The phenomenon you experience as pain _usually_ starts as a signal from a physical pain receptor somewhere in your body, but for people with chronic pain, the problem is how those signals get interpreted by the brain. They are effectively getting false positives, whether those receptors are being stimulated or not.
That’s why [phantom limb pain](https://www.ncbi.nlm.nih.gov/books/NBK448188/) is possible. There, the brain is interpreting pain signals as coming from receptors that no longer exist.
Why not amputate your head if you have a headache?
Cuz you need it for other things.
Pain indicates that your touch response and nervous system are intact. We have drugs that block the pain signals but they block other signals too.
Opioids are a good example. They stop pain but also slow smooth muscle contraction and induce respiratory depression. Overdo it and the person stops breathing. Overdo nerve treatments and you can cause nerve damage.
We do, kind of. It’s called a rhizotomy or a nerve ablation. Basically, it’s when a surgeon kills nerve fibers that are responsible for sending pain signals to the brain. Most people who have a rhizotomy experience pain relief immediately and will continue to be pain-free for several years (until the nerve recovers and begins to transmit pain signals again).
First of all there are millions of them all over your body. You’d basically be flaying and then gutting them to remove them all.
Secondly it may not do anything many times chronic pain is more to do with how their brain responds to a pain signal. Even in normal people it’s very individual. We can use fMRIs to get an idea how the brain works and see for tje same pain ‘signal’ going in people can report very diffefent experiences of pain.
Thirdly even if we invented a drug that disabled them all permanemtly you then have the problem where they will eg lean against a radiator and not realise their skin burning off. Some people are born with a condition where their brain doesn’t respond to pain and they often die young from stuff lile internal injuries or diseases they’ve no idea they had.
Even if you could, that is not desirable. You need to feel pain to know things like when you’re too hot or have a cut on your skin to make sure you tend to it and it doesn’t get infected. You know how people with diabetes sometimes can’t feel their feet so they will step on something sharp or get a cut, not notice, it will get infected and cause problems? If you couldn’t feel pain at all, your whole body would be like that.

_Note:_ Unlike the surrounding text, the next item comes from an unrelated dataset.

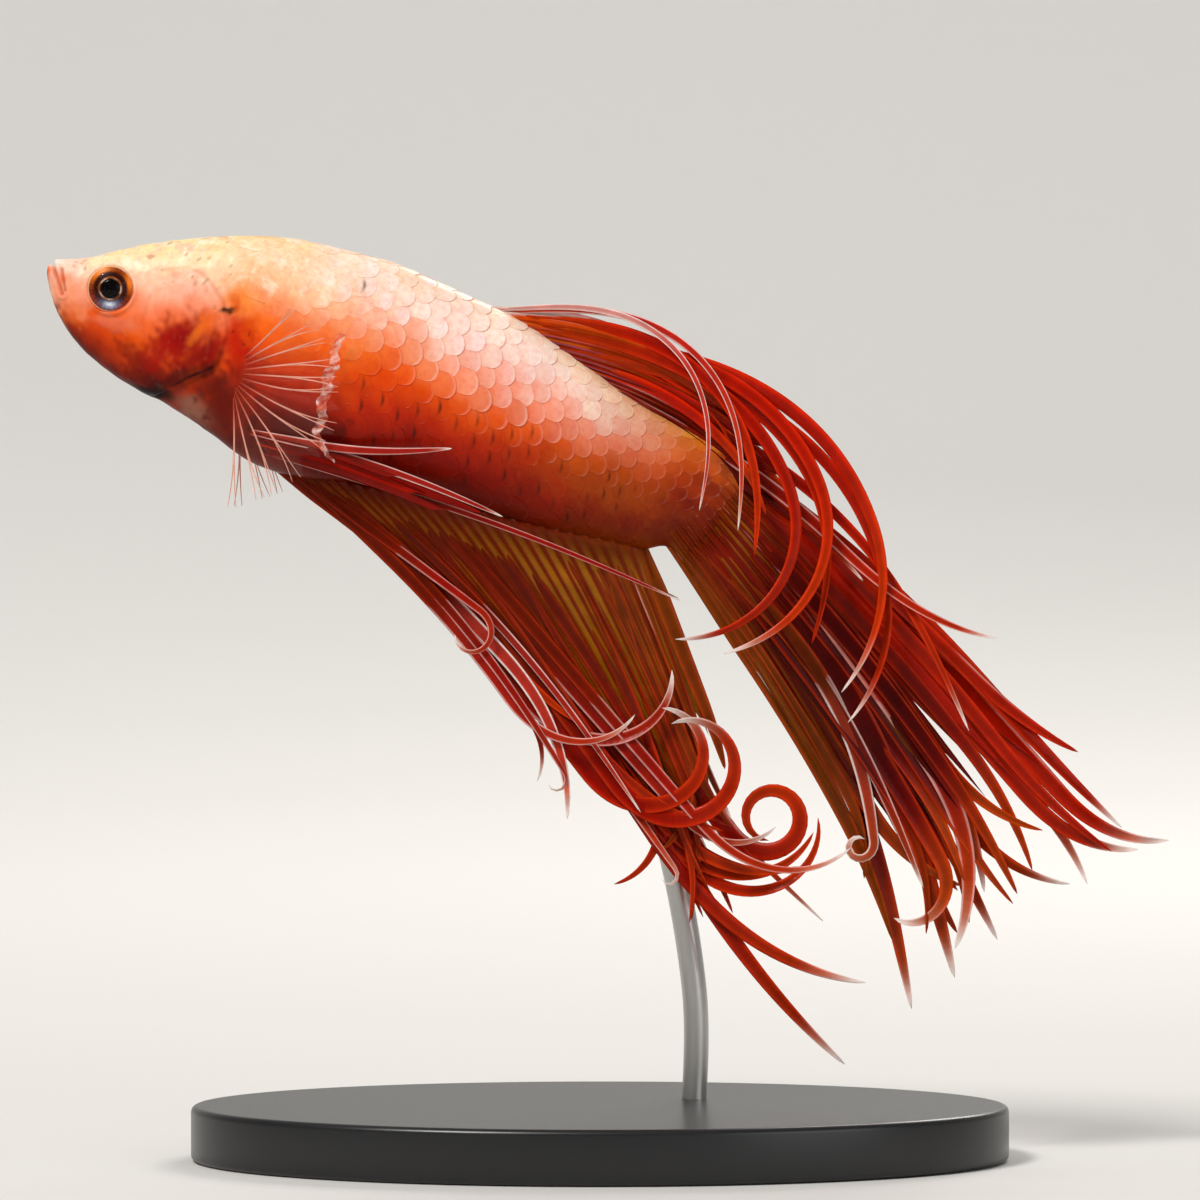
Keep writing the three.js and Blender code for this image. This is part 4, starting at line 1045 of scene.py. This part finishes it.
def caudal_web_tint(t, s, off_ray):
    """Orange at the root, then maroon crossed lengthwise by thin amber stripes, two for each
    ray further out; orange red along the top, olive brown along the lower edge; and beads of
    pink shine on some of the rays."""
    finer = np.abs(np.cos(off_ray * np.pi))
    stripe = smooth(off_ray, 0.55, 0.8) * smooth(s, 0.6, 0.35)
    stripe = stripe + smooth(finer, 0.3, 0.05) * smooth(s, 0.35, 0.6) * 0.5
    ray = np.round(t * 14)
    beads = smooth(np.cos(150 * s + 2 * ray) + np.cos(61 * s + 5 * ray), 0.1, 1.2)
    beads = beads * smooth(s, 0.06, 0.14) * smooth(s, 0.62, 0.3) * smooth(t, 0.25, 0.35)
    beads = beads * (np.cos(12.9 * ray) > -0.2) * (off_ray < 0.2)
    return layered(
        "#a83c06",
        ("#801804", smooth(s, 0.02, 0.2)),
        ("#500200", smooth(s, 0.15, 0.5) * smooth(t, 0.1, 0.3) * smooth(t, 0.95, 0.75)),
        ("#b41804", smooth(t, 0.22, 0.06) * smooth(s, 0.1, 0.3)),
        ("#7a3c08", smooth(t, 0.84, 0.98) * 0.8),
        ("#a05c0c", 0.8 * stripe * smooth(s, 0.03, 0.12) * smooth(t, 0.08, 0.3)),
        ("#e8909c", 0.75 * beads),
    )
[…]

Inability to feel pain natively is an extremely rare disorder sometimes called CIPA. Pepole with it tend to have short lifespans for the aforementioned reasons in addition to other stuff. CW, wiki page has a gross picture, but further reading here:
[https://en.wikipedia.org/wiki/Congenital_insensitivity_to_pain_with_anhidrosis](https://en.wikipedia.org/wiki/Congenital_insensitivity_to_pain_with_anhidrosis)

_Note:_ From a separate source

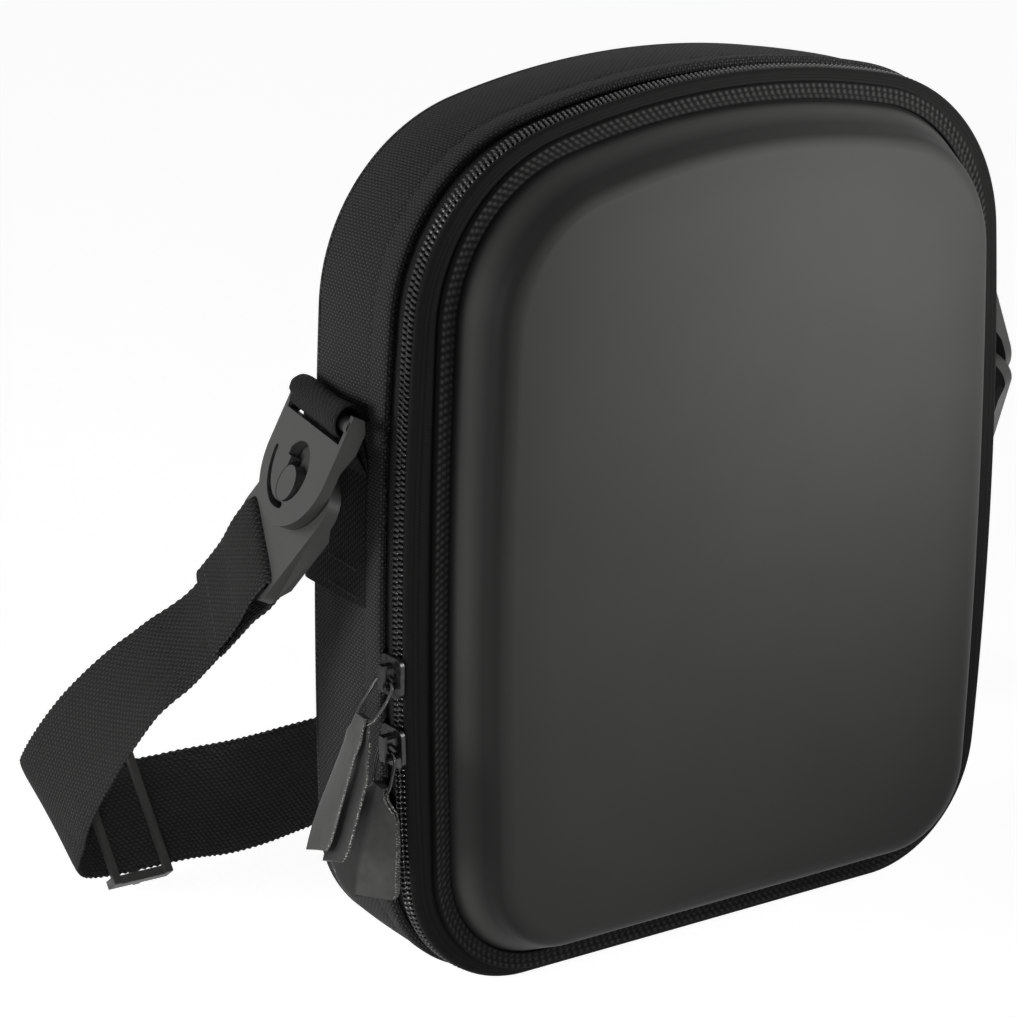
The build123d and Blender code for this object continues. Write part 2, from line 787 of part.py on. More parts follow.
route += [
    ((-point[0], point[1], point[2]), Vector(-wide.X, wide.Y, wide.Z))
    for point, wide in reversed(leg + floor_right)
]
route_points = [Vector(*point) for point, wide in route]


def tangent_radii(points):
    """One radius per inner point, so that each arc takes 0.45 of the shorter run beside it."""
    radii = []
    for before, here, after in zip(points, points[1:], points[2:]):
        first, second = here - before, after - here
        turn = radians(max(first.get_angle(second), 0.5))
        reach = 0.45 * min(first.length, second.length)
        if abs(abs(here.X) - 134.0) < 0.1 or abs(abs(here.X) - 97.0) < 0.1:
            reach = 6.0
        radii.append(reach / tan(turn / 2))
    return radii


radii = tangent_radii(route_points)
print("strap radii", [round(radius, 1) for radius in radii])
with BuildLine() as strap_line:
    FilletPolyline(*route_points, radius=radii)
strap_path = strap_line.wire()
print("strap length", round(strap_path.length, 1))


def nearest_share(point):
    """Share of the path's length at the spot nearest to a point."""
    shares = [i / 400 for i in range(401)]
    return min(shares, key=lambda share: (strap_path.position_at(share) - point).length)


route_shares = [nearest_share(point) for point in route_points]
route_shares[0], route_shares[-1] = 0.0, 1.0


def width_at(share):
    """Direction of the strap's width at a share of its path, square to the path."""
    heading = strap_path.tangent_at(share)
    for i in range(len(route) - 1):
        if share <= route_shares[i + 1] or i == len(route) - 2:
            span = (share - route_shares[i]) / (route_shares[i + 1] - route_shares[i])
            wide = route[i][1] * (1 - span) + route[i + 1][1] * span
            return (wide - heading * wide.dot(heading)).normalized()


def strap_piece(first, last, steps):
    """Flat strap between two shares of its path, ruled between sections square to it."""
    with BuildPart() as piece:
        for i in range(steps + 1):
            share = first + (last - first) * i / steps
            section = Plane(
                strap_path.position_at(share),
                x_dir=width_at(share),
                z_dir=strap_path.tangent_at(share),
            )
            with BuildSketch(section):
                Rectangle(strap_width, strap_skin)
        loft(ruled=True)
    return piece.part


adjuster_at = Vector(-115.5, 92.5, 17.0)
adjuster_share = nearest_share(adjuster_at)
middle_share = nearest_share(Vector(0, 97.0, strap_width / 2))
join = 0.15 / strap_path.length

with BuildPart() as strap_left:
    add(strap_piece(0.0, middle_share - join, 26))
strap_left.part.label = "strap_left"

with BuildPart() as strap_right:
    add(strap_piece(middle_share + join, 1.0, 26))
strap_right.part.label = "strap_right"

adjuster_plane = Plane(
    strap_path.position_at(adjuster_share),
    x_dir=width_at(adjuster_share),
    z_dir=strap_path.tangent_at(adjuster_share),
)
with BuildPart() as strap_adjuster:
    for end in (-1, 1):
        with BuildSketch(adjuster_plane.offset(-adjuster_length / 2)):
            with Locations((end * (strap_width / 2 + adjuster_play + adjuster_rail / 2), 0)):
                Rectangle(adjuster_rail, rail_depth + 1.2)
        extrude(amount=adjuster_length)
    for level, face in ((-adjuster_length / 2, 1), (adjuster_length / 2 - adjuster_bar, 1), (-adjuster_bar / 2, -1)):
        with BuildSketch(adjuster_plane.offset(level)):
            with Locations((0, face * (rail_depth + adjuster_face) / 2)):
                Rectangle(2 * rail_half, adjuster_face)
        extrude(amount=adjuster_bar)
strap_adjuster.part.label = "strap_adjuster"

# ---- files ---------------------------------------------------------------------------------------
for piece in (
    gusset.part,
    back_panel.part,
    mouth_hem.part,
    body_zip_tape.part,
    body_zip_coil.part,
    zip_end_tabs.part,
    hinge_strip.part,
    gusset_padding.part,
    body_lining.part,
    back_padding.part,
    back_board.part,
    lid_zip_coil.part,
    lid_zip_tape.part,
    lid_band.part,
    lid_panel.part,
    lid_binding.part,
    lid_lining.part,
    side_webbing_left.part,
    clip_plate_left.part,
    hook_plate_left.part,
    strap_end_left.part,
    mirrored["side_webbing_right"],
    mirrored["clip_plate_right"],
    mirrored["hook_plate_right"],
    mirrored["strap_end_right"],
    slider_upper.part,
    slider_lower.part,
    pull_wire_upper.part,
    pull_wire_lower.part,
    pull_tab_upper.part,
    pull_tab_lower.part,
    strap_left.part,
    strap_right.part,
    strap_adjuster.part,
):
    export_step(piece, "parts/" + piece.label + ".step")
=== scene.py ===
"""Dressing of a zip-around binocular case: fabric, zip, moulded lid, clips and strap over the fixed frame.

X runs across the case, Y runs back (the lid faces -Y) and Z is up.  Shapes and cloth patterns are worked
out in millimetres; meshes, the camera and the lamps are in metres.
"""
from math import cos, pi, radians, sin, sqrt

import bmesh
import bpy
import numpy as np
from mathutils import Matrix, Vector


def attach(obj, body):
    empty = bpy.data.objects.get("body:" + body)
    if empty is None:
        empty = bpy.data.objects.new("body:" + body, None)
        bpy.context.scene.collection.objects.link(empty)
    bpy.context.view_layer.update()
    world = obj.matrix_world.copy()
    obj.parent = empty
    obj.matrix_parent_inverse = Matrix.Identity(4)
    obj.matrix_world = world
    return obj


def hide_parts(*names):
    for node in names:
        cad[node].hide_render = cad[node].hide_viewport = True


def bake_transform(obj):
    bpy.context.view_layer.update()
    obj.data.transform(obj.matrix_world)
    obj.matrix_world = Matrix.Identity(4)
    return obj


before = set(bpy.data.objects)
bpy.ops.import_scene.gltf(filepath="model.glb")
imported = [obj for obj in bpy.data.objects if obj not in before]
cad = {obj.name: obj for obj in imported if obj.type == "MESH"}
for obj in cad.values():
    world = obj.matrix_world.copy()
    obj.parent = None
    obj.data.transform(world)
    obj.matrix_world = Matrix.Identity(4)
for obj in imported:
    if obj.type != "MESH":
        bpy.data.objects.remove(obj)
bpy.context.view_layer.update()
mm = 0.001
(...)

I have a version of this with the condition I have, Brown Sequard Syndrome, where my right side is weak (full feeling/pain but little strength) and my left side is the opposite (full motion/strength but little feeling/pain). Weirdest thing that has ever happened to me and literally a 1 per million people occurrence.

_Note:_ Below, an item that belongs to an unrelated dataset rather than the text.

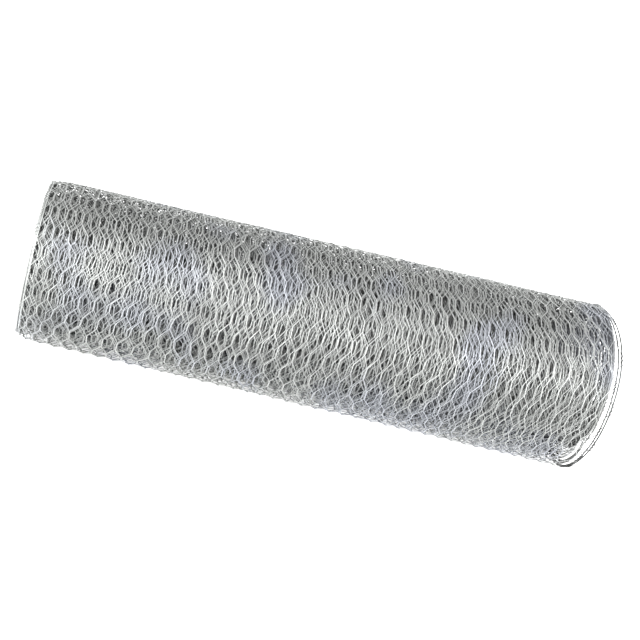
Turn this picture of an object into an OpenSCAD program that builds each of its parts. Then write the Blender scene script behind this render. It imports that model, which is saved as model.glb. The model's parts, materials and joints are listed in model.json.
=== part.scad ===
// Roll of galvanised hexagonal wire netting, lying on its side on a level floor.
// One sheet of netting is wound turn over turn round an open bore. The turns are
// looser toward one end, so the roll is slightly conical, and its axis leans up by
// the same angle as its side, with the whole underside on the floor.
// The wound sheet is a turned solid, and each end shows the edge of every turn.
// Frame: X along the roll, wide end at +X; origin under the middle, on the floor.

/* [Netting] */
// Width of the sheet of netting, which is the length of the roll
netting_width = 500; // [250:1:1200]
// Diameter of the wire along each edge of the sheet
edge_wire_d = 1.1; // [0.6:0.05:1.3]

/* [Roll] */
// Number of turns from the bore to the outside
turns = 36; // [8:1:44]
// Diameter over the outermost turn at the tightly wound end
narrow_end_d = 136; // [112:1:200]
// Diameter over the outermost turn at the loosely wound end
wide_end_d = 154; // [112:1:220]
// Diameter of the open bore down the middle
bore_d = 30; // [12:1:48]

/* [Ends] */
// Depth of the groove between the edges of two turns
turn_groove_depth = 1.5; // [0.5:0.1:4]

/* [Hidden] */
$fn = 180;

bore_r = bore_d / 2;
narrow_r = narrow_end_d / 2;
wide_r = wide_end_d / 2;

// Angle between the side of the roll and its axis
side_angle = atan((wide_r - narrow_r) / netting_width);

// Middle of the lying roll along X, from the centre of its narrow end
middle_x = (netting_width * cos(side_angle)
            + (wide_r - narrow_r) * abs(sin(side_angle))) / 2;

// Radial distance from one turn to the next at an end of outer radius end_r
function turn_pitch(end_r) = (end_r - bore_r - edge_wire_d) / (turns - 1);

// Outline of one end from the bore outward: a flat edge for each turn, and a
// V groove between it and the next. face_y is the height of the edges, and
// groove_y is the height of the bottoms of the grooves.
function end_outline(end_r, face_y, groove_y) = [
    for (turn = [0 : turns - 1])
        let (
            edge_r = bore_r + turn * turn_pitch(end_r),
            groove_r = edge_r + (edge_wire_d + turn_pitch(end_r)) / 2
        )
        each [
            [edge_r, face_y],
            [edge_r + edge_wire_d, face_y],
            if (turn < turns - 1) [groove_r, groove_y]
        ]
];

function reversed(points) = [for (i = [len(points) - 1 : -1 : 0]) points[i]];

// The wound sheet standing on its narrow end, with its axis on Z
module wound_netting() {
    rotate_extrude()
        polygon(concat(
            end_outline(narrow_r, 0, turn_groove_depth),
            reversed(end_outline(wide_r, netting_width, netting_width - turn_groove_depth))
        ));
}

// The roll laid on the floor
module rolled_netting() {
    color("silver")
        translate([-middle_x, 0, narrow_r * cos(side_angle)])
            rotate([0, 90 - side_angle, 0])
                wound_netting();
}

rolled_netting();
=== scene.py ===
import json
from math import atan2, cos, pi, radians, sin, tan

import bpy
import numpy as np
from mathutils import Matrix, Vector, noise


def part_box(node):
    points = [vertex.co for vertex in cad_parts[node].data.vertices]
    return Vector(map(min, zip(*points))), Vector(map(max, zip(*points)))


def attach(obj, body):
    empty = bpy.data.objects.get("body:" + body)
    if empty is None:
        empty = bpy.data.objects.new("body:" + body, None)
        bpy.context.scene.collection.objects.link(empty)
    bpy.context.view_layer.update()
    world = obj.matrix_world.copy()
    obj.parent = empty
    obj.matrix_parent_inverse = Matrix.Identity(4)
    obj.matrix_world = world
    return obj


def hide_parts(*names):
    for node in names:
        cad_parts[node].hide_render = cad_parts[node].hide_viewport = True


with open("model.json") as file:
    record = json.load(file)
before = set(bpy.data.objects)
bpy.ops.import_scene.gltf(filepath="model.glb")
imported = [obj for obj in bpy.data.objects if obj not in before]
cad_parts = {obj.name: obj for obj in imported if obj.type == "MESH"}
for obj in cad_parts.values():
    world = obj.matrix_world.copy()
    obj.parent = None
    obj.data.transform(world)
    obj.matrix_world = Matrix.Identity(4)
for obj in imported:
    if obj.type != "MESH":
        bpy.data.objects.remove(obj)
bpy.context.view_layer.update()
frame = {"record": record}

bpy.ops.object.select_all(action="DESELECT")


# ---- The way the sheet is wound ----
# The netting comes off the loom as one long sheet and is rolled up turn on turn round
# an open middle. The turns are looser toward the right end, so the roll is slightly
# conical, and the last turns have sprung away in front, where nothing holds them.

bore = next(mount for mount in frame["record"]["mounts"] if mount["name"] == "bore")
sheet_width = bore["dims"]["length_mm"] / 1000
bore_radius = bore["dims"]["r_mm"] / 1000
roll_top_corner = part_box("rolled_netting")[1]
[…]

Can vouch that having pain receptors is a good thing, as in my fun time I work on Unlimited Hydroplanes (onboard cameras) and have severely burned my left leg multiple times on the turbine exhaust because I couldn’t feel it burning. Smelled it though. Cuts are the same, where it has to be pretty major to feel it. Would definitely vote to have pain, even if it had to be managed with drugs, just to know when you’ve harmed yourself enough to cause major damage.